The unbridled increase in violence by armed groups vying for control of the enclave caused its residents to lose access to their jobs, markets, and health and nutrition services. Many of its inhabitants had to flee or hide in their houses.
Food security not only affects that neighborhood of the capital, but also deteriorated in rural areas, with several of them going from crisis level -3- to emergency level -4-.
Crop losses due to poor below-average rainfall and the 2021 earthquake, which devastated parts of Grand’Anse, Nippes and Sud departments, were other factors that worsened living conditions for Haitians.
During the current year and despite the instability in Port-au-Prince, WFP provided emergency assistance to more than 100,000 people in the metropolitan area. During 2021, it helped 1.3 million people and plans to reach 1.7 million Haitians in 2022.
The agency needs US$105 million for crisis response over the next six months, while FAO urgently needs some US$33 million to help more than 470,000 people in situations of extreme vulnerability.
Runaway inflation, skyrocketing prices and an outbreak of cholera
To the devastating effect of natural phenomena and the constant political turmoil that the country experienced for years, we must now add the beginning of the world food crisis, which led to the increase in food and fuel prices. This combination of circumstances caused a growing civil unrest that has now plunged Haiti into chaos, completely paralyzing economic activities and transportation.

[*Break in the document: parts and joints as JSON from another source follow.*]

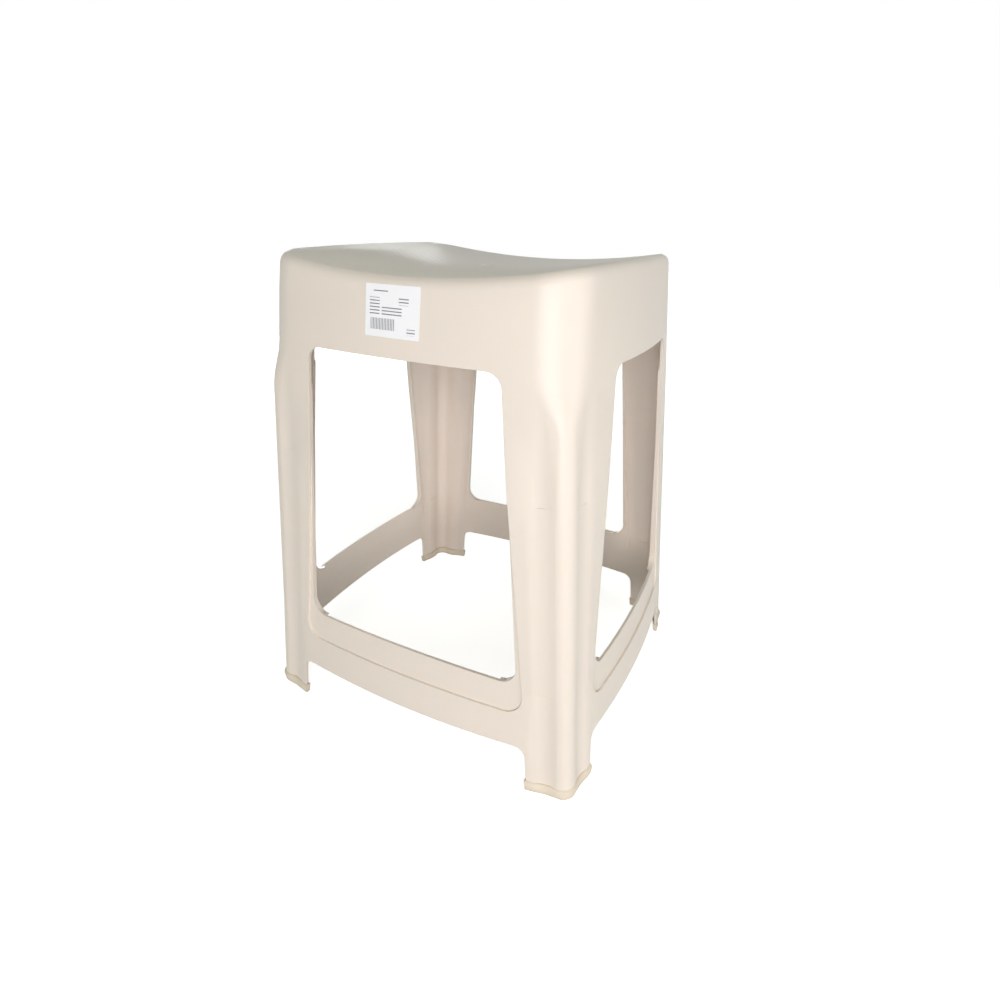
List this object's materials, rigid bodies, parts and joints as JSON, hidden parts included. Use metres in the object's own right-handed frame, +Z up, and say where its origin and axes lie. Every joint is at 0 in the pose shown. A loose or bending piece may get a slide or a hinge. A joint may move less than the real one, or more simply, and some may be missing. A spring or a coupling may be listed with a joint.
{
  "type": "stacking stool",
  "caption": "Moulded plastic stacking stool with a saddle seat, bowed skirt, splayed corner legs, low stretchers and soft foot pads.",
  "frame": {"origin": "middle of the footprint on the floor plane, under the pads", "axes": "+Z up; X along the two long faces; the label is on the -Y face; +X to the right seen from that face"},
  "size_m": [0.3826, 0.3586, 0.4637],
  "materials": {
    "shell_plastic": "satin moulded polypropylene, warm beige",
    "pad_rubber": "soft matt thermoplastic rubber, beige like the shell",
    "label_paper": "matt white self-adhesive label, plain"
  },
  "bodies": {
    "root": {"stool_body": "shell_plastic", "foot_pad_front_left": "pad_rubber", "foot_pad_front_right": "pad_rubber", "foot_pad_rear_left": "pad_rubber", "foot_pad_rear_right": "pad_rubber", "label": "label_paper"}
  },
  "joints": []
}
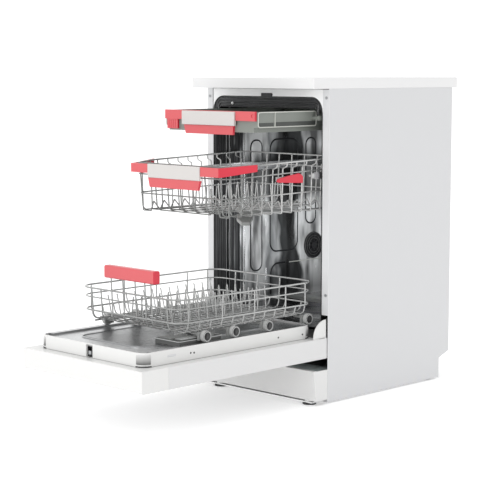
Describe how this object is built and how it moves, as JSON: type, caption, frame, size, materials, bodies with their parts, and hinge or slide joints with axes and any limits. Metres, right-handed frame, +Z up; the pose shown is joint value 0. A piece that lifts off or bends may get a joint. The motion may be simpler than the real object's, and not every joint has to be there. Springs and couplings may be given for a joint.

The basic food basket is out of reach for many Haitians. The inflation remains at 33% and the price of gasoline has doubled. The situation is aggravated by a recent outbreak of cholera and the lack of water transport.
The outbreak already affects nearly 100,000 children under the age of five who suffer from severe acute malnutrition, reported UNICEF.
The UN Children’s Fund has warned that acutely malnourished children have weak immune systems and are three times more likely to die if they contract cholera, further reinforcing the need for urgent action to contain the disease.
Since the first notification on October 2, 357 suspected cases of cholera have been registered, of which more than half correspond to children under 14 years of age. Children between the ages of one and four are most at risk.
In Cité Soleil, where the first case of cholera was recorded, up to 8,000 children under the age of five are at risk of dying from malnutrition and cholera unless urgent action is taken to contain this threat.
UNICEF launched a preliminary appeal for the cholera-specific response for $22 million. So far, this appeal has not received funding.